Результатом театрального разговора стало возвращение МХАТа к пьесе о Пушкине, которая в конце концов и была поставлена весной 1943 года; Вахтанговский репетировал «Дон Кихота» – премьера состоялась еще раньше, в 1941-м, и таким образом блокада Булгакова, если не была бы в перспективе полностью снята, то по меньшей мере ослабла бы. У Булгакова-драматурга были все шансы вырваться из своей позолоченной клетки, но ему уже не было суждено до часа «освобождения» дожить.
Месяцем раньше, в сентябре, в Ленинграде, куда Булгаковы уехали отдыхать (как уехали они туда же в 1934-м после кошмарной истории с обещанными, но неполученными загранпаспортами), Михаил Афанасьевич почувствовал резкое недомогание – слепоту[139]. «Плохо мне, Люсенька. Он мне подписал смертный приговор» [111; 469], – записала Елена Сергеевна на отрывном календаре в те дни фразу мужа, фразу, которую иногда трактуют в том смысле, что он – это Сталин. Это Сталин подписал Булгакову смертный приговор. Однако едва ли эффектное утверждение соответствует действительности. Булгаков обвинял не Сталина, хотя бы потому, что не считал «генсекра» виновником такой своей судьбы. Это была констатация факта: разговор шел о словах ленинградского врача, что подтверждается и записями Надежды Афанасьевны, которая зафиксировала прямую речь брата.
«Утром вышел на Невский и вдруг замечаю, что не вижу вывесок. Тут же к врачу. Он советует немедленно вернуться в Москву и сделать анализ мочи. Жене: „Ты знаешь, что он мне произнес мой смертный приговор“» [48; 185].
Причина булгаковской реакции была очевидна: в памяти восстановилась картина смертельного заболевания отца, которому было столько же лет, сколько теперь его старшему сыну. Как врач Булгаков понимал, что это значит.
В Москве вызвали своих докторов, и, как позднее рассказывала Елена Сергеевна и М. О. Чудаковой, и В. Я. Лакшину, те не стали скрывать от коллеги-пациента истинного положения дел.
«…в сентябре 1939 года, когда в состоянии здоровья Булгакова наступило резкое ухудшение, один из осматривавших его профессоров сказал: „Ну, вы, Михаил Афанасьевич, должны знать, как врач, что болезнь ваша неизлечима“. А выйдя в коридор, сказал так, что больной мог услышать: „Это вопрос нескольких дней“» [32; 418]. Это запись Лакшина, а вот у Чудаковой: «…это вопрос трех дней… Он слышал это… Я уверена, что, если б не эта фраза, – болезнь пошла бы иначе… Это убило его, – а он и то ведь прожил после этого не три дня, а шесть месяцев…» [142; 471]
«Вот и настал мой черед.

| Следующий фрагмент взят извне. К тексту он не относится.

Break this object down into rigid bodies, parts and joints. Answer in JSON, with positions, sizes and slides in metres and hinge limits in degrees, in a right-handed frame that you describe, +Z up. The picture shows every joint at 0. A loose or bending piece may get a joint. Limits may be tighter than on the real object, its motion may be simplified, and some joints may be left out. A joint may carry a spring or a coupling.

В середине этого месяца я тяжело заболел, у меня болезнь почек, осложнившаяся расстройством зрения. Я лежу, лишенный возможности читать и писать, и глядеть на свет <…> связывает меня с внешним миром только освещенное окошечко радиоаппарата, через которое ко мне приходит музыка» [13; 523–524], – сообщал Булгаков другу юности А. П. Гдешинскому в те же последние дни сентября 1939 года, когда в мире уже почти месяц как шла война и из окошка радиоаппарата доносилась не только музыка, но и известия о военных действиях, предсказанных им когда-то в «Адаме и Еве».
«Я этого уже, конечно, не узнаю, но вы узнаете. Помяните мое слово: война наделает в мире много бед, в Париже на бульварах будут расти вот такие огороды (он показал жестом – какие они будут), потому что парижанам нечего будет кушать» [32; 381], – говорил он Ленчу.
«Мое письмо, к сожалению, не может быть обстоятельным, так как мучают головные боли» [13; 524], – коротко писал Булгаков Попову в начале октября.